C'est difficile. Je n'ai pas de source d'information sûre. Je connais l'histoire des personnes que nous aidons. En dehors de cela, je dois me fier aux médias, mais ils sont en partie contrôlés par l'État. Je pense que personne ne connaît la vérité complète.

Quand la guerre sera terminée, retournerez-vous en Ukraine?
Non. Je veux que mes enfants puissent grandir dans un pays intact. Et il faudra des années pour que l'Ukraine retrouve le niveau qui était le sien avant la guerre.

A propos d'Helvetas en Moldavie
Helvetas fait partie des rares organisations internationales déjà engagées en Moldavie avant le début de la guerre. Cela a permis à l'organisation suisse d'apporter une aide d'urgence ciblée dès le début de la guerre, notamment grâce au soutien de la Chaîne du Bonheur et de la Direction du développement et de la coopération (DCC) de la Confédération.

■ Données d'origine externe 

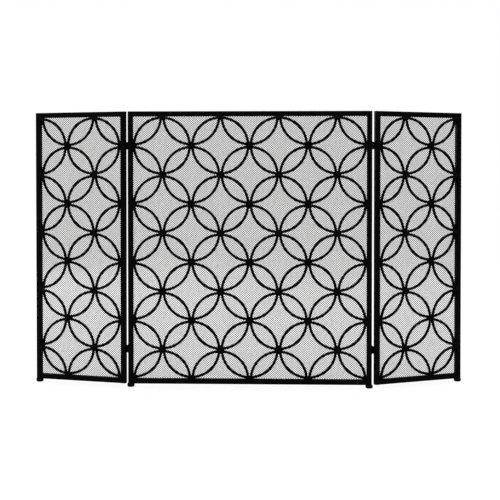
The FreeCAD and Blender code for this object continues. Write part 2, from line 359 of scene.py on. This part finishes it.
# Blackened steel that shows brighter metal where the coating has rubbed thin. The noise is
# stretched about its middle and shifted by wear, and a higher wear bares more metal.
def makeSteel(name, wear):
    finish = Finish(name)
    rub = finish.noise(steel["rub"], 5.0, 0.7)
    worn = ((rub - 0.5) * steel["edge"] + wear).clamped()
    scratch = finish.noise(steel["scratch"], 2.0)
    return finish.surface(
        Base_Color=finish.blend(worn, steel["coated"], steel["bare"]),
        Metallic=worn * steel["metallic"],
        Roughness=steel["roughness"] - worn * steel["polish"] + (scratch - 0.5) * steel["swing"],
        Specular_IOR_Level=steel["level"],
        Normal=finish.bump(scratch, steel["bump"], steel["scratchHeight"]),
    )


tubePaint = makePaint("satin_black_tube", rougher=0.0, peelHeight=0.00010)
rodPaint = makePaint("satin_black_rod", rougher=0.03, peelHeight=0.00007)
weldPaint = makePaint("painted_weld", rougher=0.05, peelHeight=0.00022)
stripPaint = makePaint("satin_black_strip", rougher=0.06, peelHeight=0.00009)
wireFinish = makeWireFinish()
rubber = makeRubber()
pinSteel = makeSteel("rubbed_pin_steel", wear=0.15)
rivetSteel = makeSteel("painted_rivet", wear=-0.55)
print("materials made")


frameTube = {"corner": 1.5 * mm, "cornerSteps": 4, "seam": 0.12 * mm}


# The stiles and the top rail meet in mitres with a hairline seam, and the bottom rail butts
# between the stiles. A mitred end is as far from the frame's outer corner as it is from its top.
def makeFrame(panel):
    name, tube, width = panel["name"], panel["tube"], panel["width"]
    low, top, seam = panel["low"], panel["top"], frameTube["seam"]
    outline = roundedRectangle(tube, tube, frameTube["corner"], frameTube["cornerSteps"])
    stiles = {
        panel["ends"][0]: (tube / 2, lambda u: top - u - seam),
        panel["ends"][1]: (width - tube / 2, lambda u: top - (width - u) - seam),
    }
    for end, (place, slope) in stiles.items():
        stile = uprightBar(outline, place, 0, fixed(low), slope)
        putPiece(f"{name}_{end}_stile_tube", panel, stile, tubePaint, [f"{name}_{end}_stile"])
    rail = levelBar(outline, 0, top - tube / 2, lambda z: top - z + seam, lambda z: width - (top - z) - seam)
    putPiece(f"{name}_top_rail_tube", panel, rail, tubePaint, [f"{name}_top_rail"])
    rail = levelBar(outline, 0, low + tube / 2, fixed(tube), fixed(width - tube))
    putPiece(f"{name}_bottom_rail_tube", panel, rail, tubePaint, [f"{name}_bottom_rail"])


ringRod = {"thick": boxSize("center_front_rings")[1], "gap": 0.05 * mm, "stepsPerQuarter": 28, "around": 14}
ringBead = {"length": 23 * mm, "width": 7.2 * mm, "depth": 6.8 * mm, "ripple": 0.04, "ripples": 9}


# Quarters of a ring, anticlockwise from +u, that lie inside the opening.
def insideQuarters(panel, cell, row):
    kept = []
    for quarter, (right, up) in enumerate([(1, 1), (-1, 1), (-1, -1), (1, -1)]):
        beside = (cell == 0 and right < 0) or (cell == panel["cells"] and right > 0)
        beyond = (row == 0 and up > 0) or (row == latticeRows and up < 0)
        if not beside and not beyond:
            kept.append(quarter)
    return kept


# Depth of the two ring layers: odd rows in front, even rows behind, as the centre panel has them.
layerNodes = ("center_back_rings", "center_front_rings")
layerDepths = [boxMiddle(node)[1] - center["origin"][1] for node in layerNodes]


def latticePoint(panel, cell, row):
    u = panel["tube"] + cell * panel["pitch"]
    z = panel["low"] + panel["tube"] + (latticeRows - row) * panel["pitch"]
    return u, z


# A rod bent to an arc: a circle of the rod's radius carried round a circle of the ring's.
def ringArc(panel, cell, row, quarters):
    u, z = latticePoint(panel, cell, row)
    radius = panel["pitch"] - ringRod["thick"] / 2 - ringRod["gap"]
    whole = len(quarters) == 4
    start = 0 if whole else next(q for q in quarters if (q - 1) % 4 not in quarters)
    steps = ringRod["stepsPerQuarter"] * len(quarters)
    sweep = len(quarters) * np.pi / 2
    angle = start * np.pi / 2 + np.linspace(0, sweep, steps + (not whole), endpoint=not whole)[:, None]
    around = np.linspace(0, 2 * np.pi, ringRod["around"], endpoint=False)[None, :]
    reach = radius + ringRod["thick"] / 2 * np.cos(around)
    depth = layerDepths[row % 2] + ringRod["thick"] / 2 * np.sin(around) + 0 * angle
    sections = np.stack([u + reach * np.cos(angle), depth, z + reach * np.sin(angle)], axis=-1)
    return skinSections(sections, ring=whole)


weldGrid = {"steps": 25, "around": 10, "reach": 0.985}


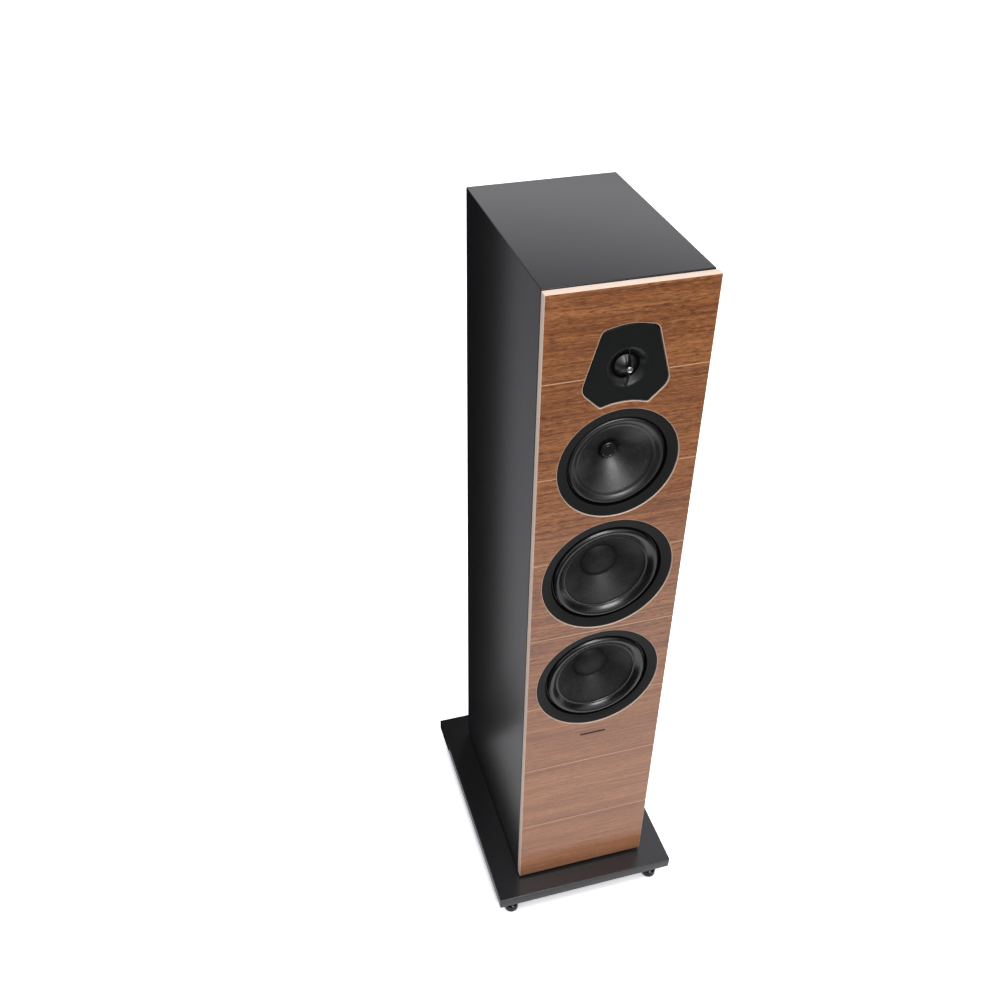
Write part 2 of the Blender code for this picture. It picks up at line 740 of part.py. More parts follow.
# ---------------------------------------------------------------- terminals
def build_terminals():
    z = CABINET_BOTTOM + TERMINAL_HEIGHT
    face = CABINET_BACK_Y + GAP
    floor = CABINET_BACK_Y - CUP_DEPTH
    plate = box(
        "terminal_plate",
        (-DISH_HALF_X, face, z - DISH_HALF_Z),
        (DISH_HALF_X, face + DISH_THICKNESS, z + DISH_HALF_Z),
        "trim_black",
        bevel=0.0008,
    )
    cup = box(
        "terminal_cup",
        (-CUP_HALF_X, floor, z - CUP_HALF_Z),
        (CUP_HALF_X, face + DISH_THICKNESS / 3, z + CUP_HALF_Z),
        "board",
    )
    pocket_x, pocket_z = CUP_HALF_X - CUP_WALL, CUP_HALF_Z - CUP_WALL
    pocket = box(
        "terminal_pocket",
        (-pocket_x, floor + CUP_WALL, z - pocket_z),
        (pocket_x, face + 0.020, z + pocket_z),
        "board",
    )
    join(plate, cup)
    cut(plate, pocket)
    for side, colour, knob_finish in ((-1, "black", "gloss_black"), (1, "red", "knob_red")):
        place = (side * TERMINAL_SPACING / 2, floor + CUP_WALL, z)
        build_terminal(add_axis(f"terminal_axis_{colour}", place, -math.pi / 2), colour, knob_finish)


def build_terminal(axis, colour, knob_finish):
    """A threaded post with a clamping collar and the knob that presses it down."""
    post = [
        (0.0, POST_LENGTH),
        (POST_RADIUS, POST_LENGTH),
        (POST_RADIUS, POST_BASE_HEIGHT),
        (POST_BASE_RADIUS, POST_BASE_HEIGHT),
        (POST_BASE_RADIUS, GAP),
        (0.0, GAP),
    ]
    turned(f"terminal_post_{colour}", post, "gold_plate", axis, SMALL_SEGMENTS, closed=False)
    collar = [
        (TERMINAL_BORE, COLLAR_HIGH),
        (COLLAR_RADIUS, COLLAR_HIGH),
        (COLLAR_RADIUS, COLLAR_LOW),
        (TERMINAL_BORE, COLLAR_LOW),
    ]
    turned(f"terminal_collar_{colour}", collar, "gold_plate", axis, SMALL_SEGMENTS)
    knob = [
        (TERMINAL_BORE, KNOB_HIGH),
        (KNOB_RADIUS - KNOB_CHAMFER, KNOB_HIGH),
        (KNOB_RADIUS, KNOB_HIGH - KNOB_CHAMFER),
        (KNOB_RADIUS, KNOB_LOW),
        (TERMINAL_BORE, KNOB_LOW),
    ]
    turned(f"terminal_knob_{colour}", knob, knob_finish, axis, SMALL_SEGMENTS)


# ---------------------------------------------------------------- crossover
def build_crossover():
    """A board on the cabinet's floor, with an air-cored inductor and a film capacitor."""
    board_z, board_thickness = CABINET_BOTTOM + BOARD + BOARD_FLOOR_GAP, 0.002
    top = board_z + board_thickness
    box("crossover_board", (-0.060, -0.070, board_z), (0.060, 0.050, top), "circuit_board")

    coil_inner, coil_outer, coil_height = 0.010, 0.024, 0.020
    coil_axis = add_axis("inductor_axis", (-0.026, -0.035, top + GAP), 0.0)
    coil = [(coil_inner, coil_height), (coil_outer, coil_height), (coil_outer, 0.0), (coil_inner, 0.0)]
    turned("crossover_inductor", coil, "coil_copper", coil_axis)

    can_radius, can_length, end_radius, bevel = 0.0110, 0.046, 0.0095, 0.002
    can_axis = add_axis("capacitor_axis", (0.030, -0.055, top + GAP + can_radius), -math.pi / 2)
    can = [(0.0, can_length), (end_radius, can_length), (can_radius, can_length - bevel)]
    can += [(can_radius, bevel), (end_radius, 0.0), (0.0, 0.0)]
    turned("crossover_capacitor", can, "film_capacitor", can_axis, SMALL_SEGMENTS, closed=False)


# ---------------------------------------------------------------- stand
def foot_places():
    x = PLINTH_WIDTH / 2 - FOOT_INSET_X
    y = PLINTH_DEPTH / 2 - FOOT_INSET_Y
    return {
        "front_left": (-x, -y),
        "front_right": (x, -y),
        "rear_left": (-x, y),
        "rear_right": (x, y),
    }


def build_stand():
    half_x, half_y = PLINTH_WIDTH / 2, PLINTH_DEPTH / 2
    top = FOOT_HEIGHT + PLINTH_THICKNESS
    plinth = box("plinth", (-half_x, -half_y, FOOT_HEIGHT), (half_x, half_y, top), "plinth_black", bevel=0.0008)
    spacer_x, spacer_front, spacer_back, rail = 0.080, CABINET_FRONT_Y + 0.012, CABINET_BACK_Y - 0.020, 0.020
    spacer = box(
        "plinth_spacer",
        (-spacer_x, spacer_front, top + GAP),
        (spacer_x, spacer_back, top + SPACER_HEIGHT - GAP),
        "rubber_black",
    )
    hollow = box(
        "spacer_hollow",
        (-spacer_x + rail, spacer_front + rail, top - 0.01),
        (spacer_x - rail, spacer_back - rail, top + SPACER_HEIGHT + 0.01),
        "board",
    )
    cut(spacer, hollow)
    for place, (x, y) in foot_places().items():
        axis = add_axis(f"foot_axis_{place}", (x, y, 0), 0.0)
        bore_end = FOOT_HEIGHT + STUD_REACH + GAP
        bore_radius = STUD_RADIUS + STUD_CLEARANCE
        bore = rod(f"foot_bore_{place}", bore_radius, FOOT_HEIGHT - 0.01, bore_end, axis, SMALL_SEGMENTS)
        cut(plinth, bore)
        build_foot(place, axis)


def build_foot(place, axis):
    """A round pad that slides up and down with the threaded stud turning above it."""
    pad = [
        (0.0, PAD_HEIGHT),
        (PAD_RADIUS - 0.0025, PAD_HEIGHT),
        (PAD_RADIUS, PAD_HEIGHT - 0.0020),
        (PAD_RADIUS, 0.0022),
        (PAD_RADIUS - 0.0015, 0.0),
        (0.0, 0.0),
    ]
    turned(f"foot_pad_{place}", pad, "foot_black", axis, SMALL_SEGMENTS, closed=False)
    shaft_top = FOOT_HEIGHT + STUD_REACH
    nut_low = PAD_HEIGHT + GAP
    stud = [
        (0.0, shaft_top),
        (STUD_RADIUS, shaft_top),
        (STUD_RADIUS, nut_low + NUT_HEIGHT),
        (NUT_RADIUS, nut_low + NUT_HEIGHT),
        (NUT_RADIUS, nut_low),
        (0.0, nut_low),
    ]
    turned(f"foot_stud_{place}", stud, "steel", axis, SMALL_SEGMENTS, closed=False)


# ---------------------------------------------------------------- assembly
def main():
    clear_scene()
    heights = {"tweeter": TWEETER_HEIGHT, "mid": MID_HEIGHT, **WOOFER_HEIGHTS}
    axes = {
        name: add_axis(name + "_axis", (0, BAFFLE_FACE_Y, CABINET_BOTTOM + height), math.pi / 2)
        for name, height in heights.items()
    }
    build_port(build_cabinet())
    build_baffles(axes)
    build_tweeter(axes["tweeter"])
    build_cone_driver("mid", MID, axes["mid"])
    build_mid_chamber(axes["mid"])
    for name in WOOFER_HEIGHTS:
        build_cone_driver(name, WOOFER, axes[name])
    build_terminals()
    build_crossover()
    build_stand()


main()
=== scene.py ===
"""The looks of a three-way floorstanding speaker: fine meshes and procedural materials around its CAD frame.

Units are metres, +Z is up and the baffle faces -Y. A driver's own frame has +Z forward, out of the baffle,
with zero on the baffle's face.
"""

import math

import bmesh
import bpy
import numpy as np
from mathutils import Matrix, Vector
from mathutils.geometry import tessellate_polygon


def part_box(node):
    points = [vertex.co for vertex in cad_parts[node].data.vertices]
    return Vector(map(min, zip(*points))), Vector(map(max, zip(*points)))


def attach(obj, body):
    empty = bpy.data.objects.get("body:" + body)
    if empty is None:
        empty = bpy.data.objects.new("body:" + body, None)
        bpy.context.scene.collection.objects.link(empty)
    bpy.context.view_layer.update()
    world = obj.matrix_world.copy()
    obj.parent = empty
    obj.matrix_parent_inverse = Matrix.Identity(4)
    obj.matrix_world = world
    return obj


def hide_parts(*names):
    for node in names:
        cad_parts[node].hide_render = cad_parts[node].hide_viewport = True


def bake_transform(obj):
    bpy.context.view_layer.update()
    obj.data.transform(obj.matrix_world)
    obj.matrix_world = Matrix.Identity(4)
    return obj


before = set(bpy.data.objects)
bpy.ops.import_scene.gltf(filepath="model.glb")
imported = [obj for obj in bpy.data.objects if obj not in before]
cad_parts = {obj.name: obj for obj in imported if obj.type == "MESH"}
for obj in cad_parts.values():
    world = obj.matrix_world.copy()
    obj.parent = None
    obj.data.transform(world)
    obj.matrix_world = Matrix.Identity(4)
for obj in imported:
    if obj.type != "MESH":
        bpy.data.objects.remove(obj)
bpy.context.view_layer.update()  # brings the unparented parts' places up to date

# ---- places that the frame gives
BAFFLE_LOW, BAFFLE_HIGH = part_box("front_baffle")
WRAP_LOW, WRAP_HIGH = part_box("cabinet_wrap")
BACK_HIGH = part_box("back_panel")[1]
PLINTH_LOW, PLINTH_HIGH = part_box("plinth")
FACE_Y = BAFFLE_LOW.y
BOARD = WRAP_HIGH.z - BACK_HIGH.z  # thickness of the cabinet's boards
COLOURS = ("black", "red")
KNOB_FLUTES = 18
FOOT_PLACES = ("front_left", "front_right", "rear_left", "rear_right")
CONE_DRIVERS = ("mid", "woofer_upper", "woofer_lower")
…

Depuis, l'organisation à but non lucratif soutient les réfugiés à la frontière en leur fournissant le nécessaire. En outre, Helvetas soutient des logements collectifs pour les réfugiés ainsi que des familles d'accueil moldaves, qui souffrent elles-mêmes de conditions précaires, de la hausse des prix et de pénuries d'énergie dues à la guerre.

Helvetas veut apporter une aide d'urgence, mais aussi un soutien à moyen terme: des cours de formation professionnelle sont par exemple prévus.